Table check before you publish or buy a test
Use this table as a quick review when you’re selecting a platform or building your own. It keeps the work grounded in decisions you can verify.
| Checkpoint | What to verify | Quick pass rule |
|---|---|---|
| Goal definition | Placement, progress, hiring, or admission purpose | One clear decision the score will drive |
| Skill coverage | Which skills are tested and which are excluded | Coverage matches the decision, not a generic list |
| Rubrics | Writing and speaking traits with band descriptors | Two raters agree within one band after training |
| Item quality | Clear stems, one best answer, and realistic distractors | Trial users report few “two answers” complaints |
| Timing | Section time limits and pause rules | Skilled users finish with minutes left, not seconds |
| Integrity level | ID checks, browser controls, and retake rules | Controls match stakes and local rules |
| Reporting | Score bands, subscores, and feedback format | Reader can pick next steps in under two minutes |
| Data handling | Storage, access control, and deletion timeline | Only staff who need data can see it |
Practical steps to run the test online
Here’s a simple flow for a class or hiring screen. It keeps friction low and scoring consistent.
Step 1: Set rules in plain language
Write one short page: time limit, allowed materials, retake rules, and what happens if tech fails. Share it before the test link goes out.
Step 2: Do a two-minute tech check
Ask learners to test audio, mic, and internet. Add one short sample question so they see how answers are entered.
Step 3: Run the test with calm timing
Start with reading or grammar to warm up, then move to listening, then end with writing or speaking. Fatigue hits hardest on open responses, so plan for it.
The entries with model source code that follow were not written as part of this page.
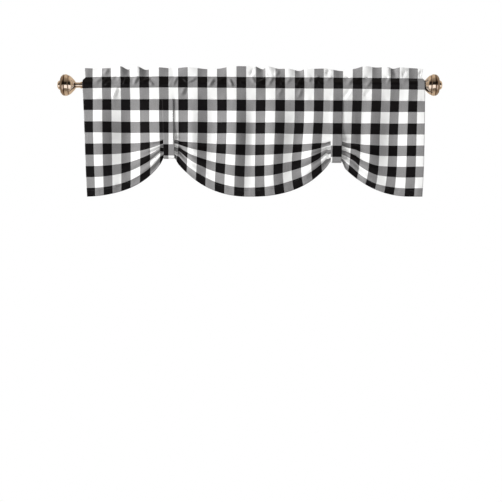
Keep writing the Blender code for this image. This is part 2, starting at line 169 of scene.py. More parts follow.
# The heading's ruffles: each crest or dip, its height above the axis and how far forward it is.
Ruffle = namedtuple("Ruffle", "x height forward")
RUFFLES = [
    Ruffle(-554, 56.0, 1),
    Ruffle(-512, 55.0, -3),
    Ruffle(-478, 56.0, 1),
    Ruffle(-437, 62.0, 6),
    Ruffle(-411, 52.0, -5),
    Ruffle(-381, 61.5, 7),
    Ruffle(-350, 51.0, -6),
    Ruffle(-309, 58.5, 4),
    Ruffle(-259, 55.5, -2),
    Ruffle(-208, 59.0, 4),
    Ruffle(-141, 53.5, -5),
    Ruffle(-110, 54.5, -3),
    Ruffle(-53, 62.5, 6),
    Ruffle(15, 62.0, 3),
    Ruffle(44, 53.0, -5),
    Ruffle(60, 61.5, 5),
    Ruffle(100, 54.0, -2),
    Ruffle(130, 54.0, 2),
    Ruffle(166, 47.5, -6),
    Ruffle(192, 53.0, 4),
    Ruffle(250, 54.5, 2),
    Ruffle(315, 47.0, -6),
    Ruffle(345, 53.0, -1),
    Ruffle(390, 62.0, 5),
    Ruffle(429, 58.5, -2),
    Ruffle(466, 59.5, 3),
    Ruffle(483, 54.5, -5),
    Ruffle(508, 58.0, 5),
    Ruffle(555, 56.0, -2),
    Ruffle(582, 52.5, 1),
]

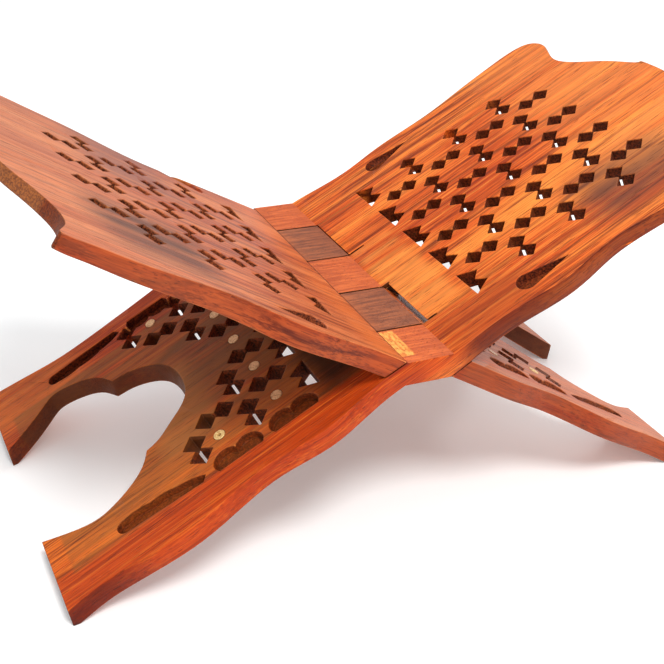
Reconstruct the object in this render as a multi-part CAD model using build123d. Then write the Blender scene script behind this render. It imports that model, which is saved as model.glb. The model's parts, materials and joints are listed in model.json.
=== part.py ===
from build123d import *
import math
import os

# Folding book stand: two interlocked boards sawn from one plank, opened to an X.
# Units are millimetres, +Z is up, the hinge axis runs along Y above the origin.

# ---- driving dimensions ----
OPEN_HALF_DEG = 60.0        # each wing leans this far from upright when open
PLANK_HALF = 12.2           # half of the closed plank's thickness
SAW_HALF = 0.9              # half of the saw cut that parts the two boards
STOP_GAP = 0.4              # air left where an open wing meets the other leg
WORN_STOP_GAP = 3.0         # the same where one wing end has been cut too short
KNUCKLE_GAP = 0.8           # saw cut between neighbouring knuckles
KNUCKLE_EDGES = (-130.0, -65.0, -21.0, 21.0, 65.0, 130.0)
FOOT_FLAT_CUT = 1.5         # wood worn off the foot's lower edge

LEG_INNER_LENGTH = 209.0    # hinge axis to the foot along the leg's inner face
LEG_OUTER_LENGTH = 205.5    # the same along its outer face
WING_THINNING = 4.6         # wood taken off the wing's outer face at the tip
WING_THINNING_START = 95.0
WING_THINNING_END = 225.0

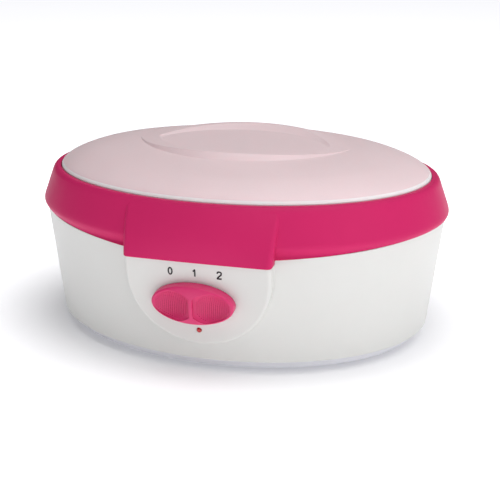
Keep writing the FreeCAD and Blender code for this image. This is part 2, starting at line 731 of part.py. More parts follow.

Step 4: Score with a short rater routine
If humans score writing or speaking, train raters with anchor samples. Keep a shared set of band examples that show what each score looks like. Re-check agreement after the first ten scripts, then weekly during active use.
Step 5: Share results with a next action
Give the band, the skill profile, and one next step. That can be a placement level, a study target, or a role fit note. A score without a next action often gets ignored.
Prep tips learners can use right away
If you’re taking an online english assessment test, prep is less about cramming rare words and more about getting used to the task style and timing.
- Practice reading with a timer and aim for steady pace, not speed panic.
- For listening, train note habits: names, numbers, and signal words.
- For writing, use a simple structure: point, reason, detail, close.
- For speaking, record yourself answering prompts and listen for clarity and long pauses.
- Sleep helps more than last-minute drilling.
Final checklist you can copy into your workflow
Use this as your last pass before launch. It’s short on purpose, so you’ll actually use it.
- The test goal is one sentence and tied to a real decision.
- Tasks match that goal and don’t drift into trivia.
- Score bands describe actions, not vague labels.
- Writing and speaking rubrics are ready, with anchor samples.
- Timing is set by section and tested on real users.
- Retake rules are written and shared before the link is sent.
- Reports include subscores or skill notes, plus one next step.